Fellow Sydney office clerk Lyndon Clinch was one of the eldest CBA men to enlist when he joined an Infantry battalion in February 1916 at the age of 34. He fought at Passchendaele and by the time his unit was relieved in October 1917, the battalion had survived 50 per cent casualties.

Private Clinch was wounded in a gas attack in April 1918 at the Battle of Villiers-Bretonneux and he spent the rest of the war at the Australian Corps School before being discharged in December 1919. He resumed working for the bank at Sydney

Queensland

Percy Stephenson was one of CBA’s “originals”, having worked at the bank from when it opened its doors in 1912. When war broke out, he was a clerk at Brisbane office, which he had joined the year before.

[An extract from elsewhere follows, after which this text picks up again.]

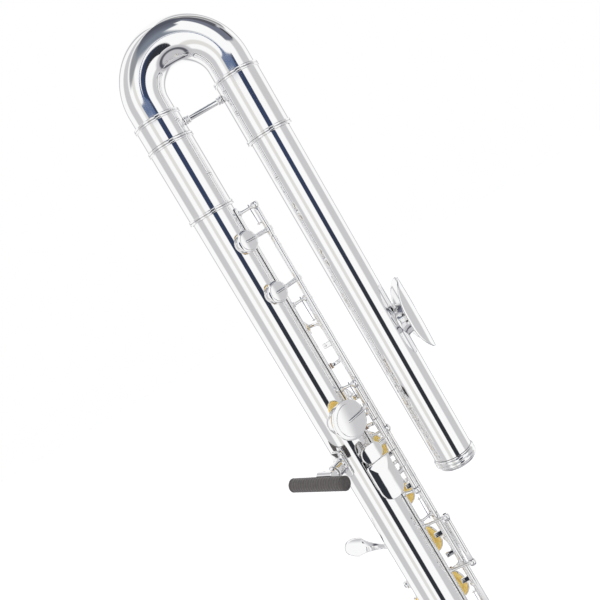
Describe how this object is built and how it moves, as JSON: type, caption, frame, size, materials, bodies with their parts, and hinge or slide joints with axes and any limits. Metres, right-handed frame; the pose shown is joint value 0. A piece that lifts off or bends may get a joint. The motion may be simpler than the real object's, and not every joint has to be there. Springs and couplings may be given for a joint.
{
  "type": "bass flute",
  "caption": "Bass flute: keyed body tube under a U-bend, straight head tube with lip plate, thumb and trill keys, spoon lever, black hand rest and open foot end.",
  "frame": {"origin": "centre of the foot's open end, on the axis of the body tube", "axes": "+Z along the body tube towards the U-bend, +X towards the head tube, -Y towards the thumb keys"},
  "size_m": [0.153, 0.0797, 0.972],
  "materials": {
    "silver": "bright silver plate",
    "satin_silver": "silver plate with a soft sheen",
    "steel": "ground steel",
    "pad_skin": "matt yellow skin over felt",
    "cork": "natural cork",
    "grip": "matt black"
  },
  "bodies": {
    "body": {"body_tube": "silver", "barrel": "silver", "main_rib": "satin_silver", "main_rod": "steel", "g_sharp_rib": "satin_silver", "g_sharp_rod": "steel", "hand_rest_base": "satin_silver"},
    "bend": {"bend_tenon_sleeve": "silver", "u_bend": "silver", "bend_socket_sleeve": "silver", "brace_strut": "silver"},
    "head": {"head_tube": "silver", "embouchure_riser": "silver", "lip_plate": "silver"},
    "crown": {"crown_cap": "silver"},
    "stopper": {"stopper_screw": "steel", "stopper_cork": "cork"},
    "foot": {"foot_tube": "silver", "foot_rib": "satin_silver", "foot_rod": "steel"},
    "c_sharp": {"c_sharp_key": "silver", "c_sharp_pad": "pad_skin"},
    "b_flat": {"b_flat_key": "silver", "b_flat_pad": "pad_skin"},
    "a": {"a_key": "silver", "a_pad": "pad_skin"},
    "g": {"g_key": "silver", "g_upper_pad": "pad_skin", "g_lower_pad": "pad_skin"},
    "f_sharp": {"f_sharp_key": "silver", "f_sharp_pad": "pad_skin"},
    "f": {"f_key": "silver", "f_pad": "pad_skin"},
    "e": {"e_key": "silver", "e_pad": "pad_skin"},
    "d": {"d_key": "silver", "d_pad": "pad_skin"},
    "d_sharp": {"d_sharp_key": "silver", "d_sharp_pad": "pad_skin"},
    "low_c_sharp": {"low_c_sharp_key": "silver", "low_c_sharp_pad": "pad_skin"},
    "low_c": {"low_c_key": "silver", "low_c_pad": "pad_skin"},
    "thumb": {"thumb_cup_key": "silver", "thumb_pad": "pad_skin", "thumb_rod": "steel", "thumb_touch": "silver"},
    "b_flat_thumb": {"b_flat_lever": "silver"},
    "trill_upper": {"trill_upper_key": "silver", "trill_upper_pad": "pad_skin", "trill_rod": "satin_silver", "trill_upper_touch": "silver"},
    "trill_lower": {"trill_lower_key": "silver", "trill_lower_pad": "pad_skin", "trill_lower_touch": "silver"},
    "side": {"side_lever": "silver"},
    "g_sharp": {"g_sharp_key": "silver", "g_sharp_pad": "pad_skin"},
    "hand_rest": {"hand_rest_arm": "satin_silver", "hand_rest_grip": "grip"}
  },
  "joints": [
    {"name": "bend_turn", "type": "hinge", "parent": "body", "child": "bend", "pos_m": [0, 0, 0.87], "axis": [0, 0, 1], "range_deg": [-30, 30]},
    {"name": "head_tuning_slide", "type": "slide", "parent": "bend", "child": "head", "axis": [0, 0, -1], "range_m": [0, 0.015]},
    {"name": "crown_turn", "type": "hinge", "parent": "head", "child": "crown", "pos_m": [0.0666, 0, 0.578], "axis": [0, 0, 1], "range_deg": [-180, 180]},
    {"name": "stopper_shift", "type": "slide", "parent": "head", "child": "stopper", "axis": [0, 0, 1], "range_m": [-0.00035, 0.00035]},
    {"name": "foot_turn", "type": "hinge", "parent": "body", "child": "foot", "pos_m": [0, 0, 0.25], "axis": [0, 0, 1], "range_deg": [-20, 20]},
    {"name": "c_sharp_hinge", "type": "hinge", "parent": "body", "child": "c_sharp", "pos_m": [0.02885, 0.00613, 0.722], "axis": [0, 0, 1], "range_deg": [0, 8], "stiffness_Nm_per_rad": 0.02, "springref_deg": -28.65},
    {"name": "b_flat_hinge", "type": "hinge", "parent": "body", "child": "b_flat", "pos_m": [0.02885, 0.00613, 0.611], "axis": [0, 0, 1], "range_deg": [0, 8], "stiffness_Nm_per_rad": 0.02, "springref_deg": -28.65},
    {"name": "a_hinge", "type": "hinge", "parent": "body", "child": "a", "pos_m": [0.02885, 0.00613, 0.568], "axis": [0, 0, 1], "range_deg": [0, 8], "stiffness_Nm_per_rad": 0.02, "springref_deg": -28.65},
    {"name": "g_hinge", "type": "hinge", "parent": "body", "child": "g", "pos_m": [0.02885, 0.00613, 0.4985], "axis": [0, 0, 1], "range_deg": [0, 8], "stiffness_Nm_per_rad": 0.02, "springref_deg": -28.65},
    {"name": "f_sharp_hinge", "type": "hinge", "parent": "body", "child": "f_sharp", "pos_m": [0.02885, 0.00613, 0.43], "axis": [0, 0, 1], "range_deg": [0, 8], "stiffness_Nm_per_rad": 0.02, "springref_deg": -28.65},
    {"name": "f_hinge", "type": "hinge", "parent": "body", "child": "f", "pos_m": [0.02885, 0.00613, 0.382], "axis": [0, 0, 1], "range_deg": [0, 8], "stiffness_Nm_per_rad": 0.02, "springref_deg": -28.65},
    {"name": "e_hinge", "type": "hinge", "parent": "body", "child": "e", "pos_m": [0.02885, 0.00613, 0.332], "axis": [0, 0, 1], "range_deg": [0, 8], "stiffness_Nm_per_rad": 0.02, "springref_deg": -28.65},
    {"name": "d_hinge", "type": "hinge", "parent": "body", "child": "d", "pos_m": [0.02885, 0.00613, 0.281], "axis": [0, 0, 1], "range_deg": [0, 8], "stiffness_Nm_per_rad": 0.02, "springref_deg": -28.65},
    {"name": "d_sharp_hinge", "type": "hinge", "parent": "foot", "child": "d_sharp", "pos_m": [0.02885, 0.00613, 0.213], "axis": [0, 0, 1], "range_deg": [-8, 0], "stiffness_Nm_per_rad": 0.02, "springref_deg": 28.65},
    {"name": "low_c_sharp_hinge", "type": "hinge", "parent": "foot", "child": "low_c_sharp", "pos_m": [0.02885, 0.00613, 0.151], "axis": [0, 0, 1], "range_deg": [0, 8], "stiffness_Nm_per_rad": 0.02, "springref_deg": -28.65},
    {"name": "low_c_hinge", "type": "hinge", "parent": "foot", "child": "low_c", "pos_m": [0.02885, 0.00613, 0.084], "axis": [0, 0, 1], "range_deg": [0, 8], "stiffness_Nm_per_rad": 0.02, "springref_deg": -28.65},
    {"name": "thumb_hinge", "type": "hinge", "parent": "body", "child": "thumb", "pos_m": [0.02726, -0.01046, 0.6535], "axis": [0, 0, 1], "range_deg": [-11, 0], "stiffness_Nm_per_rad": 0.02, "springref_deg": 28.65},
    {"name": "b_flat_thumb_hinge", "type": "hinge", "parent": "body", "child": "b_flat_thumb", "pos_m": [0.02726, -0.01046, 0.623], "axis": [0, 0, 1], "range_deg": [-8, 0], "stiffness_Nm_per_rad": 0.02, "springref_deg": 28.65},
    {"name": "trill_upper_hinge", "type": "hinge", "parent": "body", "child": "trill_upper", "pos_m": [0.0304, -0.00352, 0.804], "axis": [0, 0, 1], "range_deg": [0, 7], "stiffness_Nm_per_rad": 0.02, "springref_deg": -28.65},
    {"name": "trill_lower_hinge", "type": "hinge", "parent": "body", "child": "trill_lower", "pos_m": [0.0304, -0.00352, 0.7615], "axis": [0, 0, 1], "range_deg": [0, 7], "stiffness_Nm_per_rad": 0.02, "springref_deg": -28.65},
    {"name": "side_hinge", "type": "hinge", "parent": "body", "child": "side", "pos_m": [0.0359, -0.00895, 0.522], "axis": [0, 0, 1], "range_deg": [0, 8], "stiffness_Nm_per_rad": 0.02, "springref_deg": -28.65},
    {"name": "g_sharp_hinge", "type": "hinge", "parent": "body", "child": "g_sharp", "pos_m": [-0.01227, 0.01753, 0.499], "axis": [0.8192, 0.5736, 0], "range_deg": [0, 8.5], "stiffness_Nm_per_rad": 0.02, "springref_deg": -51.57},
    {"name": "hand_rest_swivel", "type": "hinge", "parent": "body", "child": "hand_rest", "pos_m": [0, 0, 0.623], "axis": [-0.7193, -0.6947, 0], "range_deg": [-25, 25]}
  ],
  "couplings": [
    {"joint": "b_flat_hinge", "follows": "a_hinge", "ratio": 1},
    {"joint": "f_sharp_hinge", "follows": "f_hinge", "ratio": 1},
    {"joint": "crown_turn", "follows": "stopper_shift", "rad_per_m": 8976}
  ]
}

Enlisting in December 1914, he served at Gallipoli and in France and progressed through the ranks from driver to Lieutenant by the war’s end. In between fighting, his bank skills were so in demand that he was briefly re-assigned to the bank’s London office for six weeks in July 1917 to help with the Australian war loan of that year that was being floated on the London market.

Completing his service with the 26th Battalion in 1918, he returned to Australia the following year and after being demobbed, resumed working with CBA. In 1921, he was appointed manager of Charleville branch and had a successful career with the bank as manager of various branches across regional Queensland before retiring in 1949 at the age of 61.